Short task – Please give the listing again, word for word, with nothing left out.

Raw data –
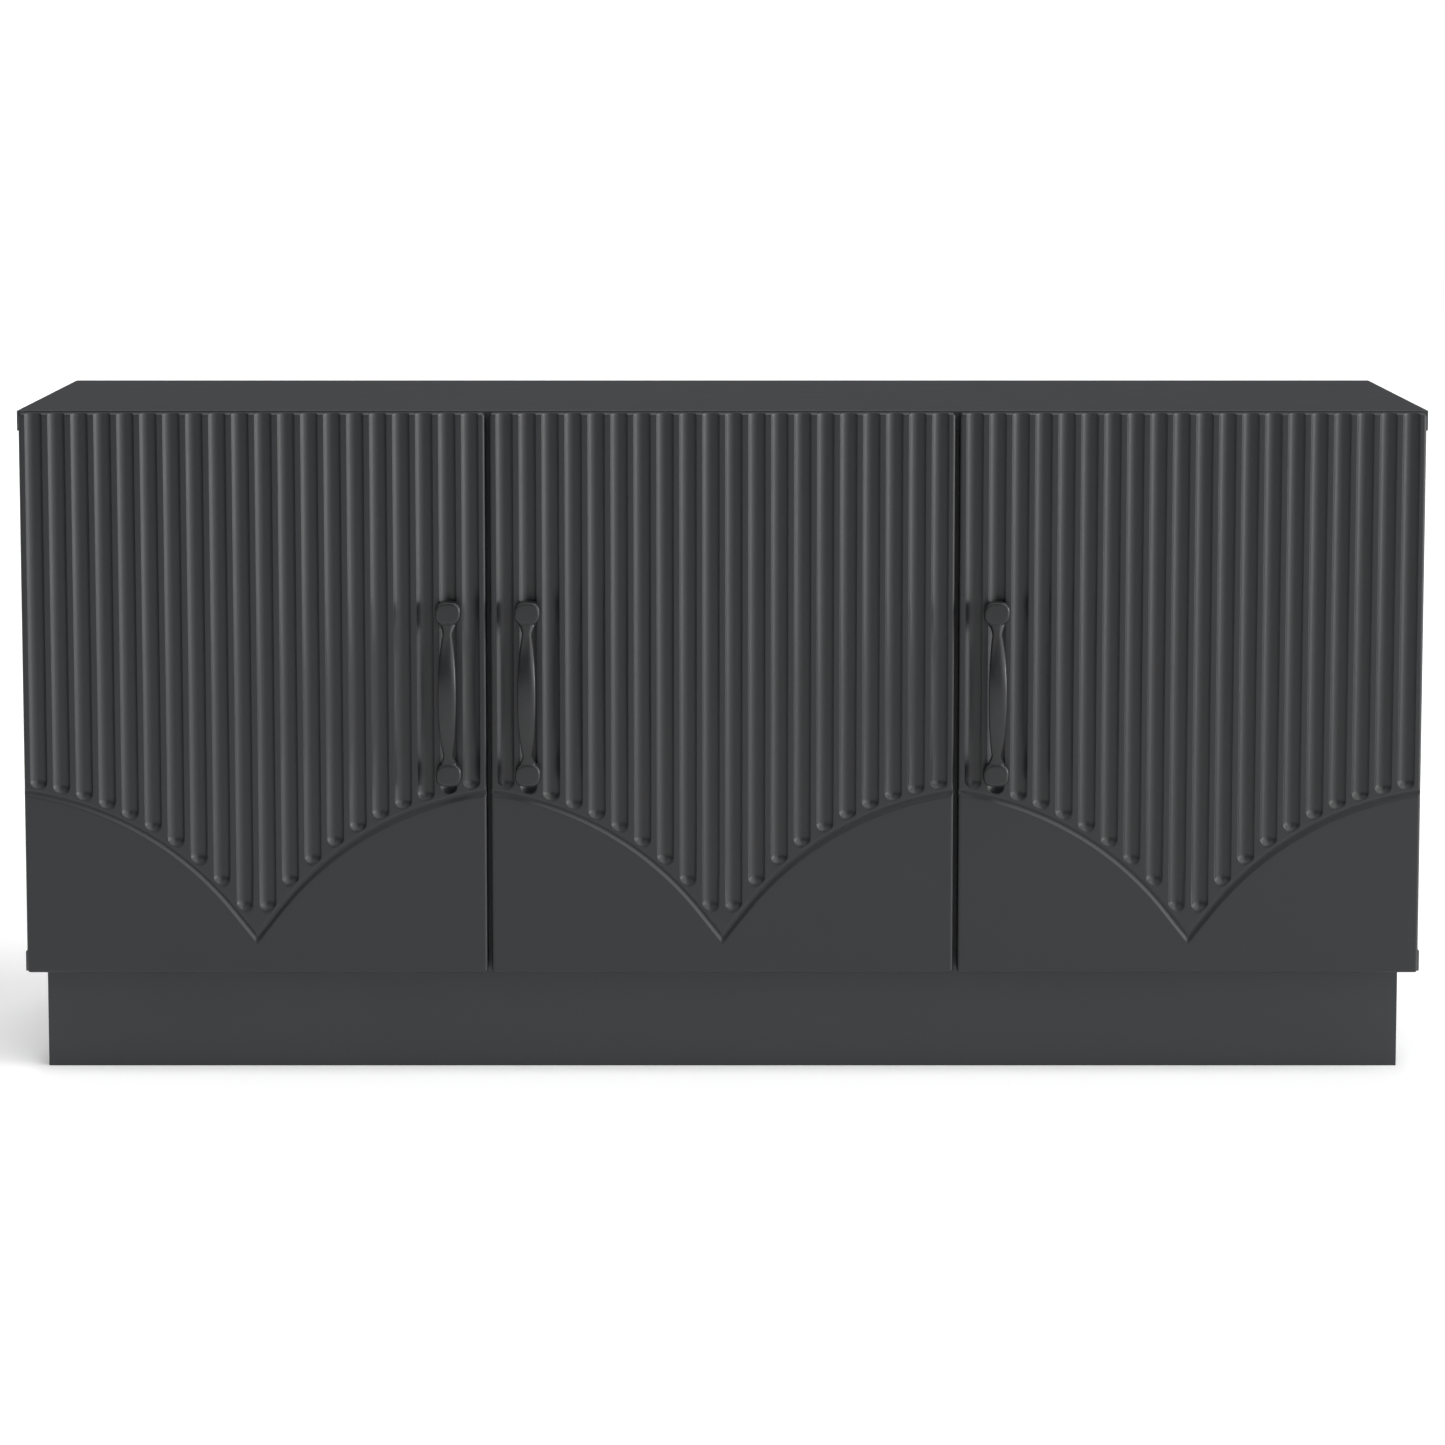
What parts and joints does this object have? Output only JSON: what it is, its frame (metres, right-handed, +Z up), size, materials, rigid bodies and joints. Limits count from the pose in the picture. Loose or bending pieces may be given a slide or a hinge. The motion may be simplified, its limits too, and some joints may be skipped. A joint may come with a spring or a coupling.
{
  "type": "sideboard buffet",
  "caption": "Low charcoal sideboard on a recessed plinth, with hinged doors carved with upright flutes that end above a curved V-shaped line, metal bow handles and shelves inside.",
  "frame": {"origin": "on the floor, under the middle of the object's whole box, handles included", "axes": "+X along the front to the right as seen from the front, +Y from the front to the back, +Z up"},
  "size_m": [1.4, 0.4342, 0.667],
  "materials": {
    "painted_board": "satin lacquer, near-black charcoal",
    "painted_front": "satin lacquer, near-black charcoal",
    "hardboard": "dark painted hardboard",
    "bare_wood": "bare wood",
    "zinc_casting": "die-cast zinc",
    "zinc_steel": "zinc plated",
    "nickel_steel": "nickel plated",
    "pewter": "satin dark pewter",
    "clear_rubber": "translucent soft plastic"
  },
  "bodies": {
    "carcass": {"top_panel": "painted_board", "bottom_panel": "painted_board", "left_side_panel": "painted_board", "right_side_panel": "painted_board", "left_partition": "painted_board", "right_partition": "painted_board", "left_back_panel": "hardboard", "middle_back_panel": "hardboard", "right_back_panel": "hardboard", "left_shelf": "painted_board", "middle_shelf": "painted_board", "right_shelf": "painted_board", "shelf_pins": "zinc_steel", "cam_locks": "zinc_casting", "cam_bolts": "zinc_steel", "dowels": "bare_wood", "plinth_front": "painted_board", "plinth_back": "painted_board", "plinth_left_end": "painted_board", "plinth_right_end": "painted_board", "plinth_left_brace": "bare_wood", "plinth_right_brace": "bare_wood", "plinth_blocks": "bare_wood", "plinth_screws": "zinc_steel", "left_hinge_arms": "nickel_steel", "left_hinge_plates": "nickel_steel", "middle_hinge_arms": "nickel_steel", "middle_hinge_plates": "nickel_steel", "right_hinge_arms": "nickel_steel", "right_hinge_plates": "nickel_steel", "hinge_plate_screws": "zinc_steel", "hinge_adjusting_screws": "zinc_steel"},
    "left_door": {"left_door": "painted_front", "left_handle": "pewter", "left_handle_screws": "zinc_steel", "left_hinge_cups": "nickel_steel", "left_hinge_pins": "zinc_steel", "left_hinge_cup_screws": "zinc_steel", "left_door_bumpers": "clear_rubber"},
    "middle_door": {"middle_door": "painted_front", "middle_handle": "pewter", "middle_handle_screws": "zinc_steel", "middle_hinge_cups": "nickel_steel", "middle_hinge_pins": "zinc_steel", "middle_hinge_cup_screws": "zinc_steel", "middle_door_bumpers": "clear_rubber"},
    "right_door": {"right_door": "painted_front", "right_handle": "pewter", "right_handle_screws": "zinc_steel", "right_hinge_cups": "nickel_steel", "right_hinge_pins": "zinc_steel", "right_hinge_cup_screws": "zinc_steel", "right_door_bumpers": "clear_rubber"}
  },
  "joints": [
    {"name": "left_door_hinge", "type": "hinge", "parent": "carcass", "child": "left_door", "pos_m": [-0.6867, -0.1746, 0.38525], "axis": [0, 0, -1], "range_deg": [0, 95]},
    {"name": "middle_door_hinge", "type": "hinge", "parent": "carcass", "child": "middle_door", "pos_m": [0.22177, -0.1746, 0.38525], "axis": [0, 0, 1], "range_deg": [0, 95]},
    {"name": "right_door_hinge", "type": "hinge", "parent": "carcass", "child": "right_door", "pos_m": [0.6867, -0.1746, 0.38525], "axis": [0, 0, 1], "range_deg": [0, 95]}
  ]
}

Result –
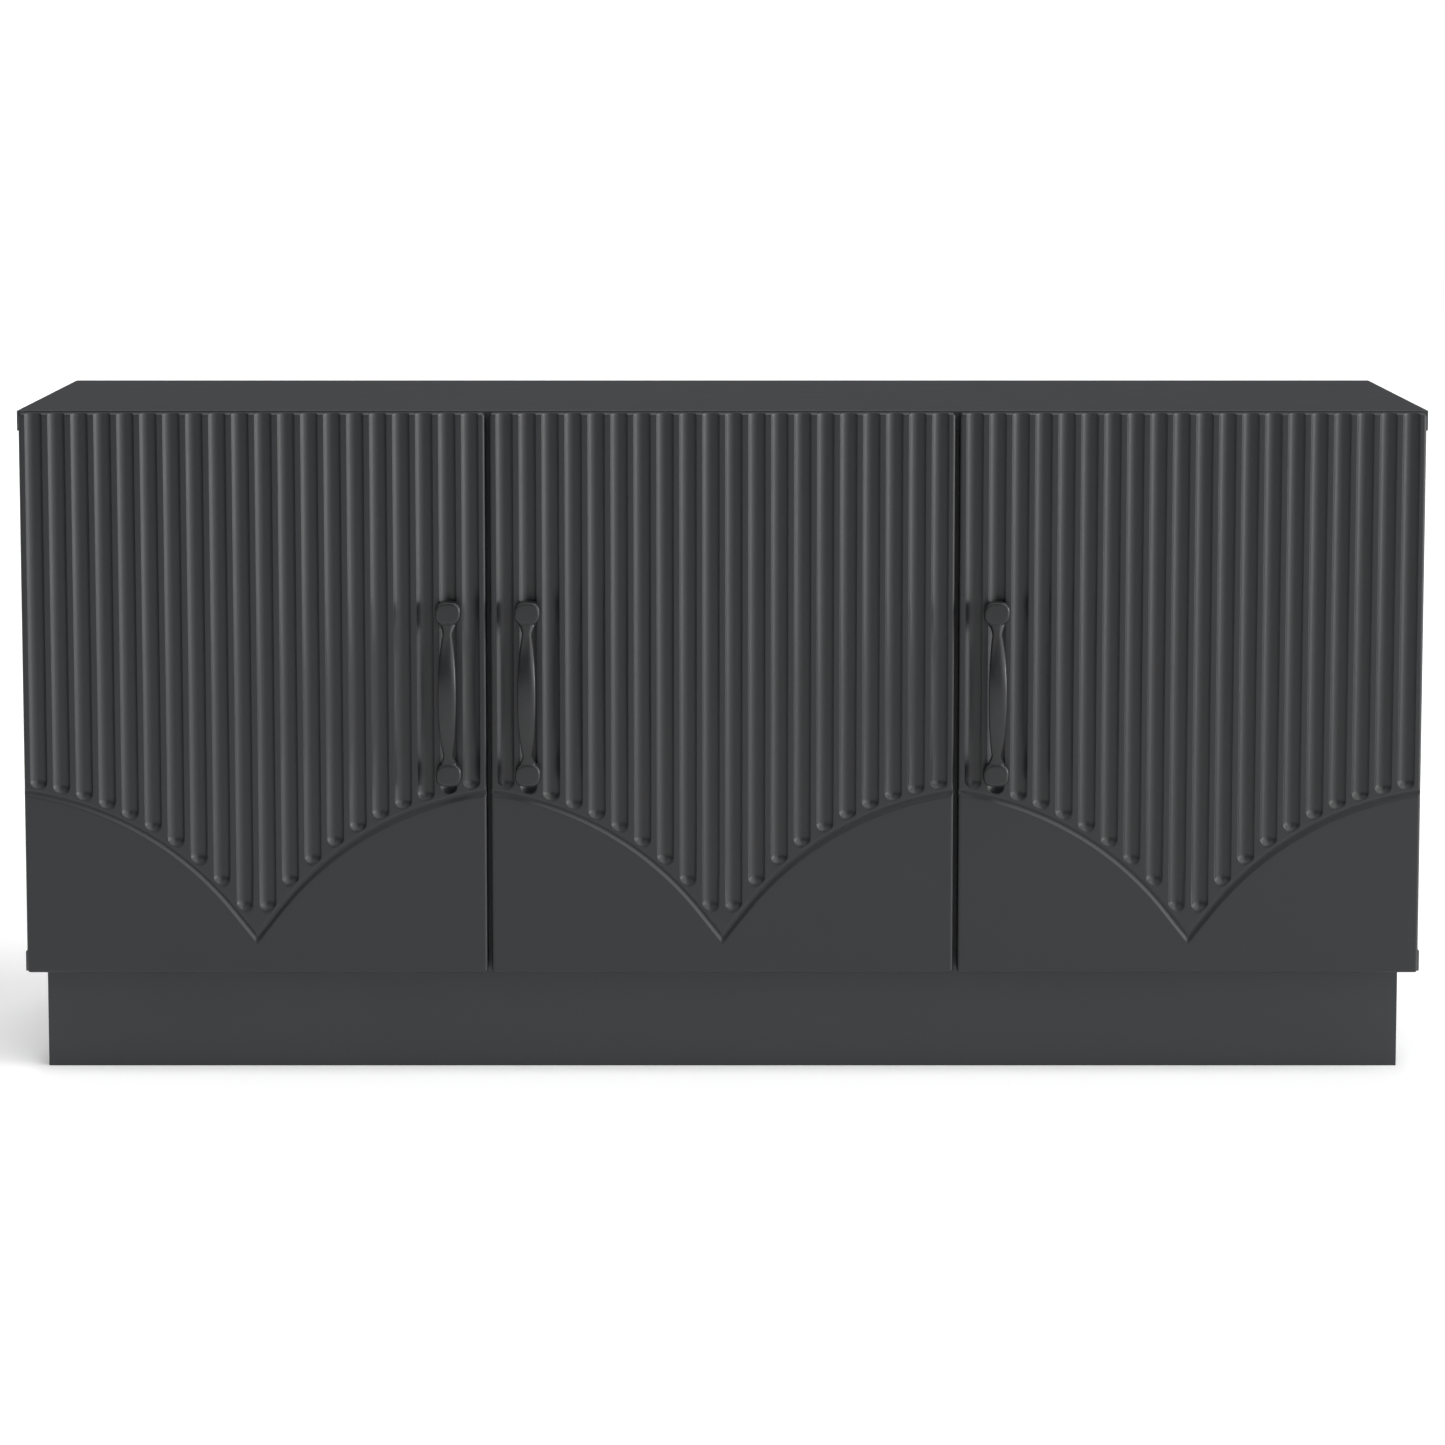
What parts and joints does this object have? Output only JSON: what it is, its frame (metres, right-handed, +Z up), size, materials, rigid bodies and joints. Limits count from the pose in the picture. Loose or bending pieces may be given a slide or a hinge. The motion may be simplified, its limits too, and some joints may be skipped. A joint may come with a spring or a coupling.
{
  "type": "sideboard buffet",
  "caption": "Low charcoal sideboard on a recessed plinth, with hinged doors carved with upright flutes that end above a curved V-shaped line, metal bow handles and shelves inside.",
  "frame": {"origin": "on the floor, under the middle of the object's whole box, handles included", "axes": "+X along the front to the right as seen from the front, +Y from the front to the back, +Z up"},
  "size_m": [1.4, 0.4342, 0.667],
  "materials": {
    "painted_board": "satin lacquer, near-black charcoal",
    "painted_front": "satin lacquer, near-black charcoal",
    "hardboard": "dark painted hardboard",
    "bare_wood": "bare wood",
    "zinc_casting": "die-cast zinc",
    "zinc_steel": "zinc plated",
    "nickel_steel": "nickel plated",
    "pewter": "satin dark pewter",
    "clear_rubber": "translucent soft plastic"
  },
  "bodies": {
    "carcass": {"top_panel": "painted_board", "bottom_panel": "painted_board", "left_side_panel": "painted_board", "right_side_panel": "painted_board", "left_partition": "painted_board", "right_partition": "painted_board", "left_back_panel": "hardboard", "middle_back_panel": "hardboard", "right_back_panel": "hardboard", "left_shelf": "painted_board", "middle_shelf": "painted_board", "right_shelf": "painted_board", "shelf_pins": "zinc_steel", "cam_locks": "zinc_casting", "cam_bolts": "zinc_steel", "dowels": "bare_wood", "plinth_front": "painted_board", "plinth_back": "painted_board", "plinth_left_end": "painted_board", "plinth_right_end": "painted_board", "plinth_left_brace": "bare_wood", "plinth_right_brace": "bare_wood", "plinth_blocks": "bare_wood", "plinth_screws": "zinc_steel", "left_hinge_arms": "nickel_steel", "left_hinge_plates": "nickel_steel", "middle_hinge_arms": "nickel_steel", "middle_hinge_plates": "nickel_steel", "right_hinge_arms": "nickel_steel", "right_hinge_plates": "nickel_steel", "hinge_plate_screws": "zinc_steel", "hinge_adjusting_screws": "zinc_steel"},
    "left_door": {"left_door": "painted_front", "left_handle": "pewter", "left_handle_screws": "zinc_steel", "left_hinge_cups": "nickel_steel", "left_hinge_pins": "zinc_steel", "left_hinge_cup_screws": "zinc_steel", "left_door_bumpers": "clear_rubber"},
    "middle_door": {"middle_door": "painted_front", "middle_handle": "pewter", "middle_handle_screws": "zinc_steel", "middle_hinge_cups": "nickel_steel", "middle_hinge_pins": "zinc_steel", "middle_hinge_cup_screws": "zinc_steel", "middle_door_bumpers": "clear_rubber"},
    "right_door": {"right_door": "painted_front", "right_handle": "pewter", "right_handle_screws": "zinc_steel", "right_hinge_cups": "nickel_steel", "right_hinge_pins": "zinc_steel", "right_hinge_cup_screws": "zinc_steel", "right_door_bumpers": "clear_rubber"}
  },
  "joints": [
    {"name": "left_door_hinge", "type": "hinge", "parent": "carcass", "child": "left_door", "pos_m": [-0.6867, -0.1746, 0.38525], "axis": [0, 0, -1], "range_deg": [0, 95]},
    {"name": "middle_door_hinge", "type": "hinge", "parent": "carcass", "child": "middle_door", "pos_m": [0.22177, -0.1746, 0.38525], "axis": [0, 0, 1], "range_deg": [0, 95]},
    {"name": "right_door_hinge", "type": "hinge", "parent": "carcass", "child": "right_door", "pos_m": [0.6867, -0.1746, 0.38525], "axis": [0, 0, 1], "range_deg": [0, 95]}
  ]
}